IN...20 hours done, I think, last four hours, raw exhaustion, lack of energy from myself, knowing I was alone in the room, couldn't seem to summon any energy from others...as if a solution from an unknown source I became cold, freezing...
...exhaustion tasks,repetition, buzz, fear, distrust, obsession, truth, compassion, becoming, morphing, trans- formation,forming, itional,itioning...
...what happens next, then, after all that I know, all that I can do...
...my soapbox? a mantra? didn't have one, my meditation didn't work...I did have a phrase, movement phrase, it happened and stayed, repeated. touch my eyes, tap my ears, reach to the sky, hit my heart, and whisper to you (all of you) "we are strong, we are powerful, we are beautiful, we are divine"(MG)...
... I though of myself as a vessel, w/out identity...
..."and because of you the war has ended" a friend said jokingly on the 1st, something told me to be offended, upset with him, but I wasn't, I simply heard...
...crawling, suddenly scooped up and hugged, a completely sincere hug, Tim my 18 hour witness, who donated his apartment when I couldn't find a space, my dear friend...
...I became obsessed with my blindfold, wanting it to come off, felt like I had formed hives underneath it, I dug at my eyes constantly throughout the entire time, in the last hours the blindfold became almost too painful to keep on, feeling like it was digging into my skin with no letting up until the moment it came off...
...I heard what I wanted to hear, my phone ringing ( it was on silent), I talked to myself until I could feel the heat of the sun coming in the windows, heard all my thoughts, heard my voice as I sang when I was afraid, I didn't need the extra loud alarm at midnight, I heard the countdown from the apartment on the floor above me, or I imagined it at exactly the right time...
...drinking: every single time I drank water I thought I was going to drown, no like I was drowning, perhaps from the combination of sensory deprivation and being slightly congested with a mouthful of water...
...fear, manifested in anger, at self, at everyone, everything, I pounded the walls, the floor, my chest...when jolts of surprising small pains were revitalizing, not hurt so good, but hurt so necessary...
...time of sobbing, no idea how long it lasted...
...time of bliss, Karen Sherman and Morgan Thorson (original MN rep), I knew it was them, moved with me, moved me for me, first witnesses to engage with me...
...safe in my corner, stubborn wall (bruises, battle wounds), uncomfortable pants, lucky sweater- it was my dads until a week ago, when I took it off the pile of clean laundry and asked if I could have it, my dad, a supporter always, even when doesn't understand or agree, he loves and supports..
...time of bliss with myself, completely alone, (forgetting the camera) I sang, I let what was next enter my body, allowed honesty...
...the last, lasting (what I think was the last 15 minutes)...feared I would stop moving, shaking uncontrollably from the cold, knees hurt too much to craw, back hurt too much to roll, every muscle hurt, too much pain to go on, sitz bones hurt too much to sit on, then I couldn't stand anymore, thinking tomorrow I will pay, too much pain in my body, scared for my lower back, I became haunted by my three months paralysis four years ago...I could only slowly rock until time...
...blindfold off, I was surprised to see people I didn't know with me, some I thought were there but weren't, and a few I knew were there, speechless, and tearful- euphoria, grateful, humbled, no longer exhausted,not cold, not hungry...in a place of truth and bliss
...grateful for small loves/bliss, humbled by the task, sharing task, being with...raw truth...
...end,begin...
that's it, all I want to share in this moment, a lot more then I thought I would want to, my stream of consciousness writing goes on for 8 pages, even some margins filled.

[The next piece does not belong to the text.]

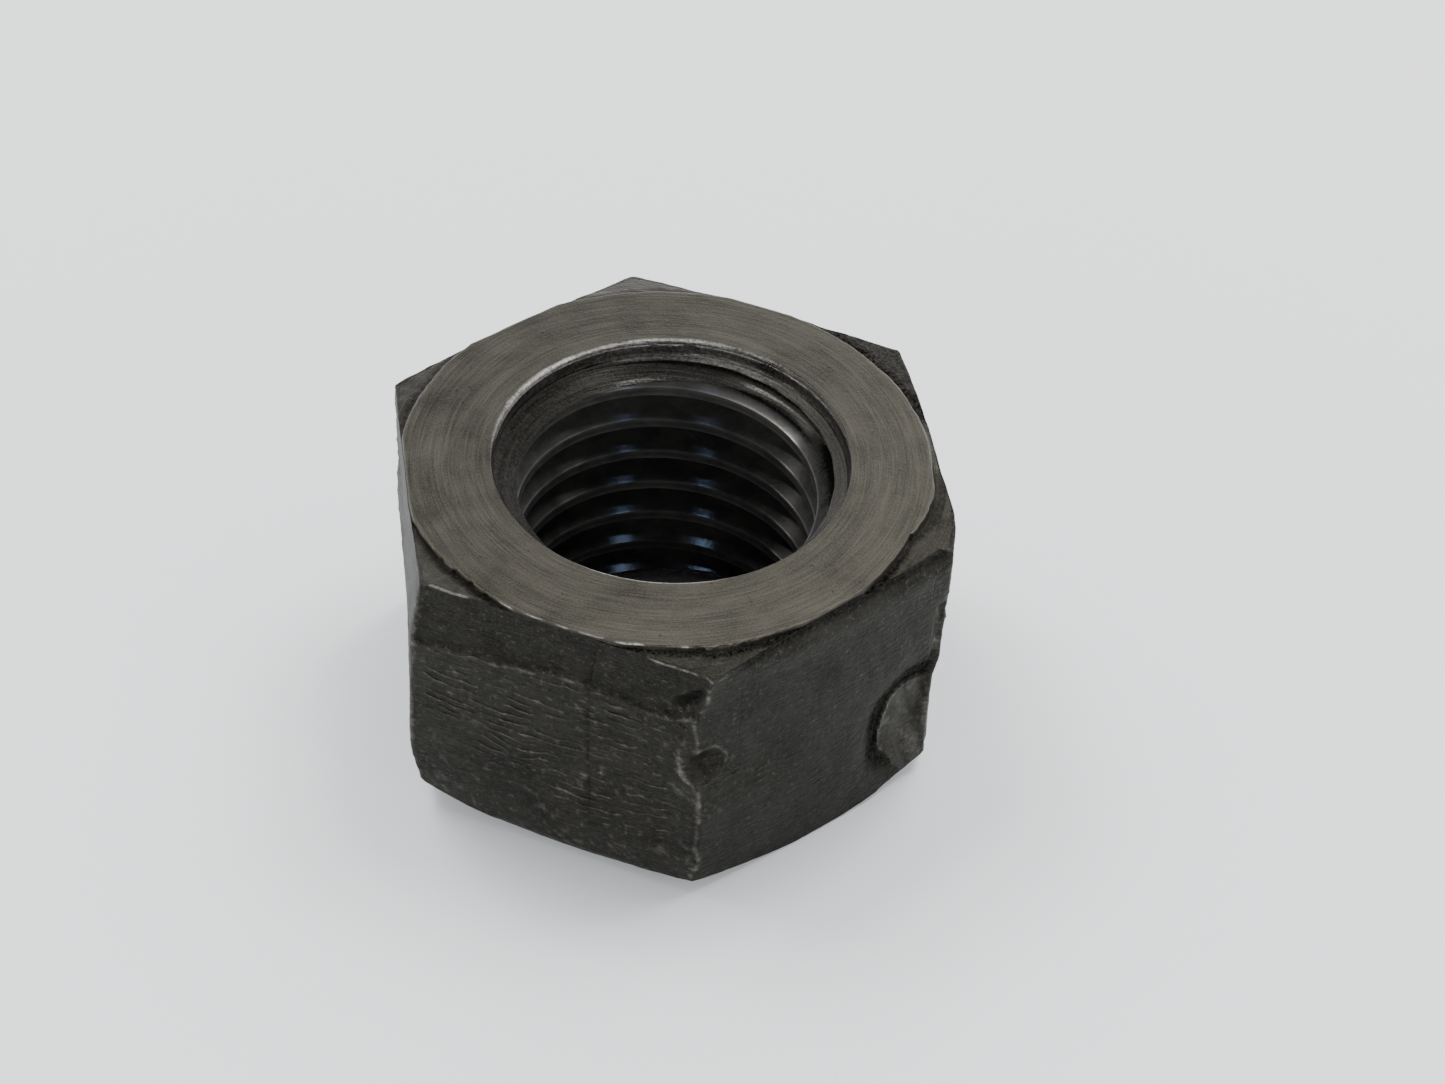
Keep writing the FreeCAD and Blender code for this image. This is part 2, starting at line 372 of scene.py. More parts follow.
def crater(position):
    """A round dent with a raised rim on the front corner.

    Returns its relief, its wear, and 1 inside it and 0 outside."""
    x, y, z = [position[..., axis] - CRATER_CENTRE[axis] for axis in range(3)]
    away = np.sqrt(x ** 2 + y ** 2 + (0.85 * z) ** 2)
    turn = np.arctan2(z, x)
    rim_radius = CRATER_RADIUS + 0.06 * np.sin(3 * turn + 1.0) + 0.04 * np.sin(7 * turn)
    rim = hump(away, rim_radius, 0.12)
    hollow = 1 - smooth(away, 0.4, 1.2)
    blob = hump(np.sqrt((x - 0.5) ** 2 + (y - 0.2) ** 2 + (z + 0.3) ** 2), 0, 0.32)
    flattened = np.clip(1 - TO_CORNER / 0.9, 0, 1)
    relief = 0.1 * rim - (0.42 + 0.3 * flattened) * hollow + 0.22 * blob
    broken = smooth(np.sin(2 * turn + 0.6) + 0.5 * np.sin(5 * turn), -1.2, 0.3)
    wear_and_painted_light = 0.34 * rim * broken - 0.45 * hollow + 0.45 * blob
    return relief, wear_and_painted_light, 1 - smooth(away, 1.15, 1.4)


def corner_marks(height, outside_crater):
    """Relief and wear of the rounded corners, each with a ragged bead of burrs along it."""
    reach = ROUNDING_REACH * np.array(CORNER_ROUNDING)[NEAR]
    rounded = 0.27 * reach * np.clip(1 - TO_CORNER / reach, 0, 1) ** 2
    notched = fractal(41, 0.35, 2, height, NEAR * 9.0 + 0 * height)
    wander = 0.3 * noise_at(43, height / 1.4, NEAR * 9.0 + 0 * height)
    bead = hump(np.where(ALONG < 0, TO_CORNER, -TO_CORNER) + wander, 0, 0.17) * outside_crater
    relief = (0.05 + 0.09 * notched) * bead - rounded
    return relief, (0.22 + 0.4 * notched) * bead * (height < 17)


# -------------------- the outside: all its relief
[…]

I am happy to report that I don't have a sore muscle in my body, I feel wonderful and completely in love with something, perhaps everything, no maybe not everything, I don't know blah, blah, blah. I love you all, that feels true, disclaimer: I've been told I say "I love you" too often, I've tried to stop, and did within the last few months I stopped to think carefully about who, or what I said I loved. I love you all. Thank you.
lol (lots of love)
taja
PS If any of you are in the area, I would love to meet you, or see you again.